Ross goes unescorted into the cell blocks to visit prisoners. He also visits - although with escort - the notorious Cell Block 6, which encompasses death row and the maximum security lockup. A few months ago, following a riot which broke out at an inter-prisoner football game, he went into the cell blocks to check on the physical well-being of Jewish prisoners whom he knew.

Recently, at a Tucson DOC facility, he attended the conversion of Judaism of a Gentile, inmate - the first, he said, in the history of the corrections system. The inmate was David Grooms, who grew up in an evangelical fundamentalist Christian environment and studied Judaism under Rabbi Maynard Bell of Temple Sotol of Scottsdale. The conversion ceremony was conducted by Rabbi Joseph Weizenbaum of Temple Emanu-El in Tucson, and Ross signed as one of the witnesses.

He encounters some anti-Semitic harassment from prisoners but shrugs it off. "Anti-Semitism," says Ross, "is a reality in our society, and the rate of anti-Semitism has risen significantly in the last few years."

Ken Ashelman, a long-timer at Florence who was one of the inmates attending the Plotkin-Chesler-Sobol Hanukkah service, commented on the difficulties that Jews encounter in a prison environment.

"It's kind of hard to be a good Jew in an atmosphere antagonistic to the Jewish people," he said.

Ross would like to see the program for Jewish prisoners extended ultimately to embrace not only all the state and federal correctional institutions but all county jails as well.
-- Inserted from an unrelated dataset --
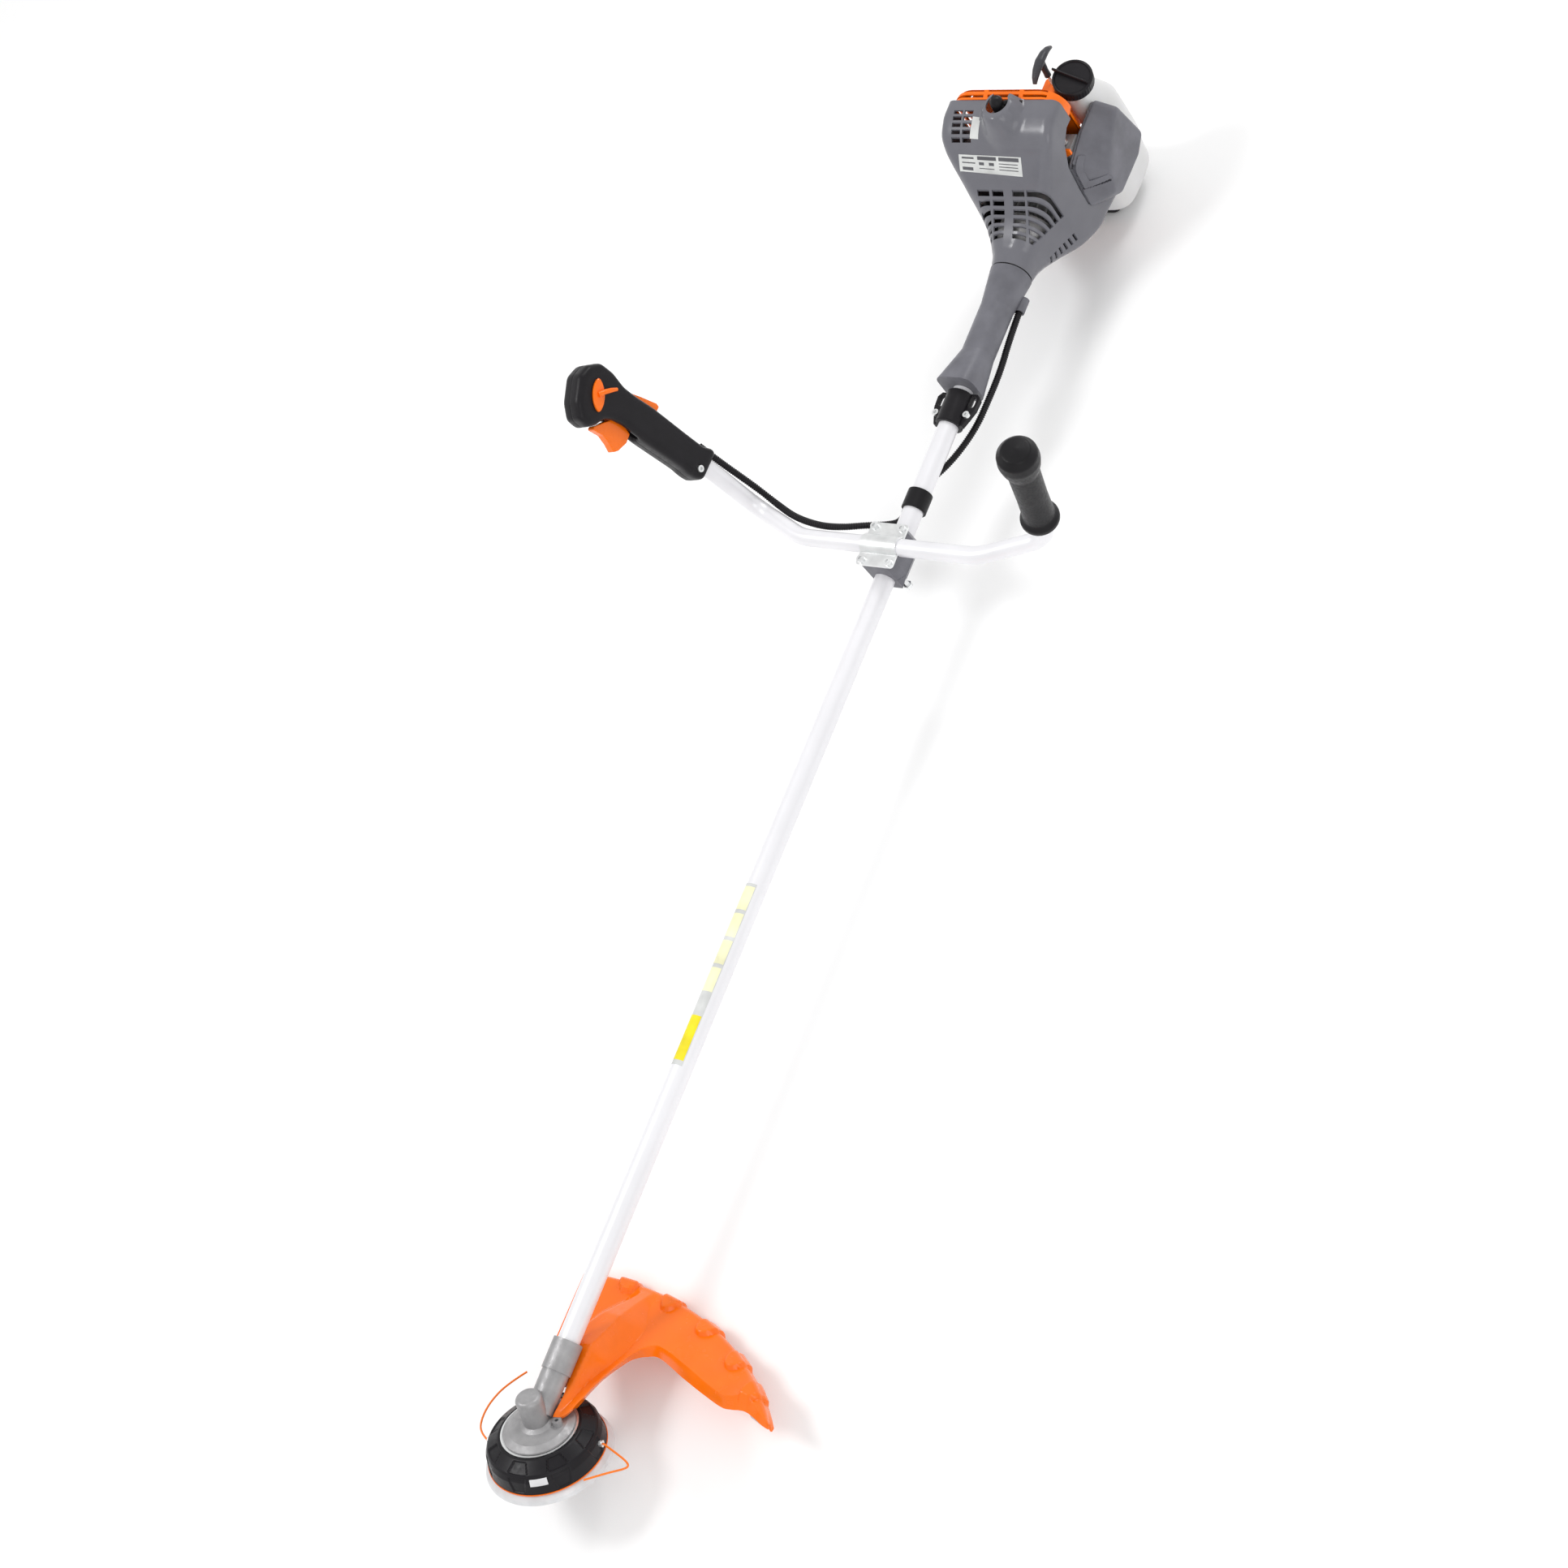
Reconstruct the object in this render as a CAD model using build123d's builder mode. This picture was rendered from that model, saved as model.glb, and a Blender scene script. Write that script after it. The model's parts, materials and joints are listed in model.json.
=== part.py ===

"I'd like to make it a statewide program," he said, "in which we send notification to all the county jails advising them that there is a Jewish prisoner service, and that we're willing to come out and coordinate the religious needs of Jewish prisoners wherever they may be."

Ross conjectures that his principle function may simply have been to "wake up" a Jewish community that was "asleep" insofar as the needs of Jewish prisoners were concerned.

"And what I've found as they've come out of their slumber," he says, "is that they've been attentive compassionate and helpful. And this is really a beautiful statement about our Arizona Jewish community."